While pronouncing the sentence, the judge observed that corruption was worse than prostitution while the latter endangers the morals of an individual, the former invariably endangers the entire society. The judge pointed out that Laxman kept his individual interests over and above the national interest and had even agreed to compromise the security and safety of the nation. Laxman, the judge held, agreed to compromise the lives of lakhs of soldiers who without fearing for their lives, fight for the nation. He further pointed out that Laxman did not even give a thought about the quality of the equipment promoted by the fictitious company. He seemed to have believed that the product for which a supply order was required was genuine.
The gravity and magnitude of corruption, according to the court, assumes dangerous proportions when it is practised by someone in a position of authority to compromise the defence mechanism of the country and the lives of its brave soldiers. As the president of a political party, Laxman was supposed to have shown exemplary character to lead by example. But he did not, the judge observed.

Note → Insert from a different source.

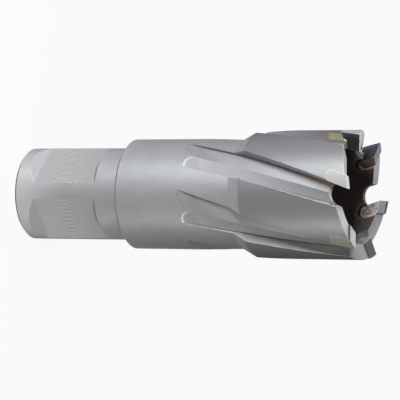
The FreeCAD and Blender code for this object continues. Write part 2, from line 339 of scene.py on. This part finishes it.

The punishment prescribed under Section 9 of the PCA is for a term not less than six months but which may extend up to a period of five years with a fine. Comparing this provision with the corresponding provision in the Indian Penal Code (Section 163), which prescribes simple imprisonment for a term which may extend up to one year or with a fine or both, the judge said Parliament must have had good reasons to enhance the punishment to a minimum imprisonment of six months and a maximum extending to five years, with liability to pay a fine as well. The judge thus justified the four years' rigorous imprisonment awarded to Laxman as he was only implementing the will and intention of Parliament, which enacted the PCA to deal sternly with persons found guilty under the Act.